Egypt: you knew it was going to come down to this
A Muslim Brotherhood candidate versus a holdover from the old regime.
This is the essential question for the Egyptian public: stick with what they know or let the Islamists try to do better with the economy.
In the end, you want them to choose the Islamists, because the same old, same old won't work any better than the Mubarek version did. The trick is, the military needs to let this experiment run itself out.
Yes, there are many in the West that see a Muslim Brotherhood taking over the Middle East. This sort of overwrought hysteria is not useful. We've seen several would-be national liberation movements link up regionally over time, but as any of them get actual opportunities to rule, expect them to be total nationalists who completely backburner any alleged transnational solidarity.
This is not a new dynamic (nor a new misdiagnosis by the strategic community in the West): we've seen it throughout history.
But, in the end, letting the Islamists try-and-either-fail-or-succeed is essential to the Arab Spring process, and since that dynamic is overwhelmingly characterized by the empowerment of Sunni masses, that means the MB now face their moment in the sun.
Again, the Brotherhood can either meet this overwhelmingly economic challenge and succeed (the Erdogan dynamic in Turkey) or they can go all social conservative and self-destruct just like the GOP here in the fiscally f--ked-up States.
Reader Comments (4)
"But, in the end, letting the Islamists try-and-either-fail-or-succeed is essential to the Arab Spring process, and since that dynamic is overwhelmingly characterized by the empowerment of Sunni masses, that means the MB now face their moment in the sun."
Many years later some big name writer will say "everybody knew this."
It seems to me that the US policy has decided to let the Arab spring blosssom and the Muslim Brotherhoods seize power in the Sunnite states. An experiment that can cost us a lot. The Muslim Brotherhood already declared during Turkish premer Erdogan´s vist to Egypt that it doesn´t want to take the path of Turkey.Morsi is also not Foutuh. What is the benefit if Saudia Arabia and Katar are supporting the Salafists, the US takes this escalation as legitmation for bombing Syria (Chief of the Joint Staff General Ramsey is already thinking loud about a military intervention of the USA in Syria after the Hula massacre) and as result of all this the Muslim Brotherhood will also seize power in Syria.It seems to me that Thomas Barnett as Obama try to hope for a "Katharisis" in the Muslim world. You can´t hold the old regimes in power anymore, so let´s try something new--but the "something" are the Muslim Brotherhoods.
"self-destruct just like the GOP here in he fiscally f--ked-up States."

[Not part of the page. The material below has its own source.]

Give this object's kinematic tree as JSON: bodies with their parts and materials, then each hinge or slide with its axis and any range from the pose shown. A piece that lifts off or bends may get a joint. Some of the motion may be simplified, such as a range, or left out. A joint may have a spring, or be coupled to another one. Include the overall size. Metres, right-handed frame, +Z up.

Yeah, like California, right?
Check out the sites below. Many more "Blue States ", Professor, are in bad fiscal shape.
As Forbes writes, it's the Bluest States that are spilling the most Red Ink.
Also, according to Yahoo Finance, most of the best run states are "Red"
http://www.forbes.com/2010/02/25/democratic-states-bad-financial-shape-personal-finance-blue.html
http://finance.yahoo.com/news/best-and-worst-run-states-in-america.html?page=all
http://charlestonteaparty.org/financial-crisis-2011-the-ten-worst-states/
Of course the red states are best run: on average they all suck in more DC dollars than they pay to the Federal Government. It's the blue states that pay more taxes than they take in.